Dynamic response of a cable with triangular cross section subject to uniform flow at Reynolds number 3900

Abstract

The flow-induced vibrations of an infinite long flexible cable with a triangular cross section allowed to oscillate in the transverse direction are numerically investigated at a subcritical Reynolds number of 3900. The aim of the present investigation is to reveal the underlying mechanisms of galloping of a triangular cable via a highly resolved direct numerical simulation employing a high-order spectral/hp element method. Based on our previous results [Zhu et al., Phys. Fluids 31, 057101 (2019)], only one angle of attack in which one of the sides is facing the incoming flow, α = 60°, is studied in the present simulation.

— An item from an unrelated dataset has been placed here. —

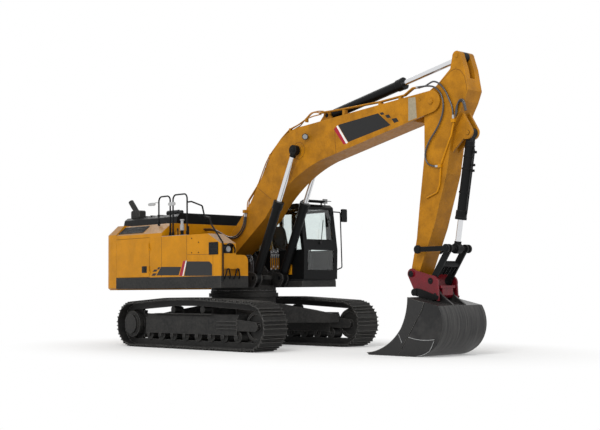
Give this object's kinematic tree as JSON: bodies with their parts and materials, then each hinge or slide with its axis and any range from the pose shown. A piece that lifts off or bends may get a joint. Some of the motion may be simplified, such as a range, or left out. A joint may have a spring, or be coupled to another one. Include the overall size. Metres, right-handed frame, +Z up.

A tensioned beam model is employed to govern the dynamics of the triangular cable, and a tension value is selected to trigger a single wave along the cable. The numerical results show that the response amplitude of the triangular cable is significantly larger than that of a circular cable at the same conditions, i.e., the triangular cable vibration is more vigorous. Besides, the motion of the triangular cable can be divided into two independent types: the low frequency related to galloping and the high frequency related to vortex shedding. The first- and second-order turbulence statistics are also resolved to investigate the wake characteristics of a flexible body in a turbulent regime. The numerical results indicate that, as compared to the circular cable at the same conditions, more kinetic energy is transferred from the fluid to the triangular cable, which, in turn, is responsible for a lower turbulence intensity in the near wake (x/D < 10.0) of the cable.